• [Instructions for the task]: Print the listing below exactly.

• [Material provided]:
=======
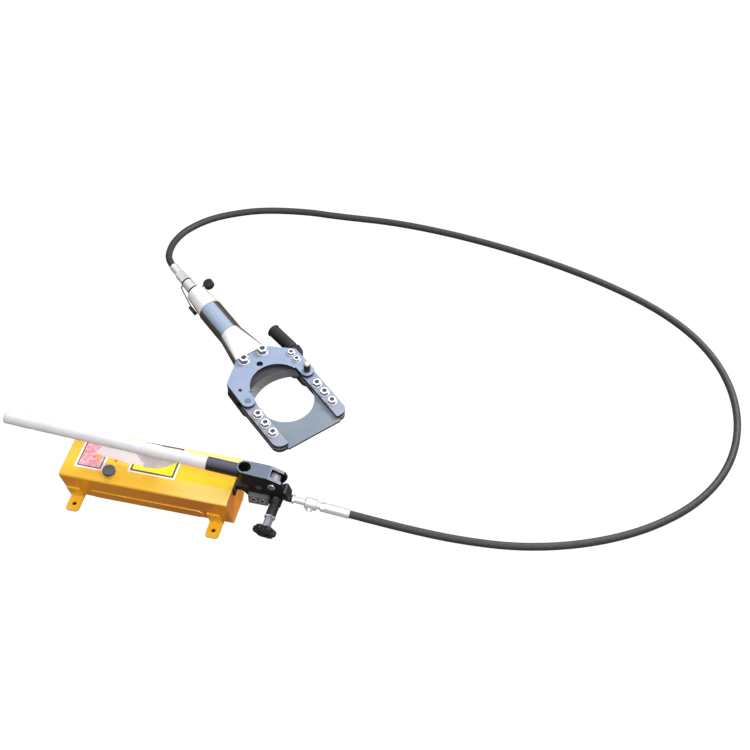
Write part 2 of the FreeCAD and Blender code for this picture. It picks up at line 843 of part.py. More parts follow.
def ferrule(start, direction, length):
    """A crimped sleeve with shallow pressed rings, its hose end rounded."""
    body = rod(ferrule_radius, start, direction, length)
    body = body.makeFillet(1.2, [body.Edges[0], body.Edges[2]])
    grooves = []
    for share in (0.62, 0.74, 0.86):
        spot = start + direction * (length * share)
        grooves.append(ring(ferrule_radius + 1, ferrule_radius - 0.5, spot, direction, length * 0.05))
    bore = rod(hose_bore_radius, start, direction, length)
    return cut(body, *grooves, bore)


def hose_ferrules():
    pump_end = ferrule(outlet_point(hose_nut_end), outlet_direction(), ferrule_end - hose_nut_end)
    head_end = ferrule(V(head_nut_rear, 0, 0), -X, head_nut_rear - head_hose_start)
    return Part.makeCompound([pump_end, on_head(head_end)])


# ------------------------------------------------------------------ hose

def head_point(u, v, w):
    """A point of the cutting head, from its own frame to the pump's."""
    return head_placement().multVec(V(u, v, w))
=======
• [Exercise answer]:
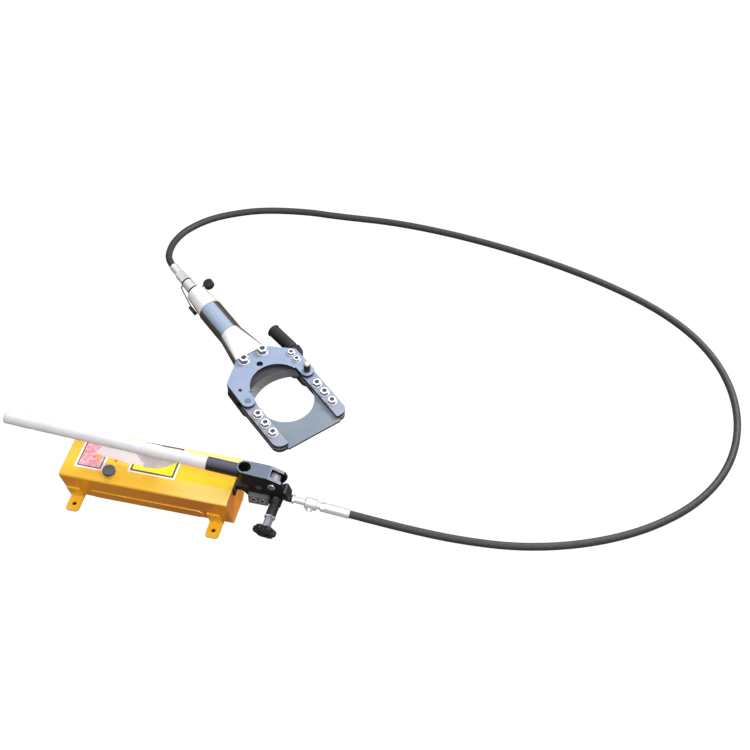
Write part 2 of the FreeCAD and Blender code for this picture. It picks up at line 843 of part.py. More parts follow.
def ferrule(start, direction, length):
    """A crimped sleeve with shallow pressed rings, its hose end rounded."""
    body = rod(ferrule_radius, start, direction, length)
    body = body.makeFillet(1.2, [body.Edges[0], body.Edges[2]])
    grooves = []
    for share in (0.62, 0.74, 0.86):
        spot = start + direction * (length * share)
        grooves.append(ring(ferrule_radius + 1, ferrule_radius - 0.5, spot, direction, length * 0.05))
    bore = rod(hose_bore_radius, start, direction, length)
    return cut(body, *grooves, bore)


def hose_ferrules():
    pump_end = ferrule(outlet_point(hose_nut_end), outlet_direction(), ferrule_end - hose_nut_end)
    head_end = ferrule(V(head_nut_rear, 0, 0), -X, head_nut_rear - head_hose_start)
    return Part.makeCompound([pump_end, on_head(head_end)])


# ------------------------------------------------------------------ hose

def head_point(u, v, w):
    """A point of the cutting head, from its own frame to the pump's."""
    return head_placement().multVec(V(u, v, w))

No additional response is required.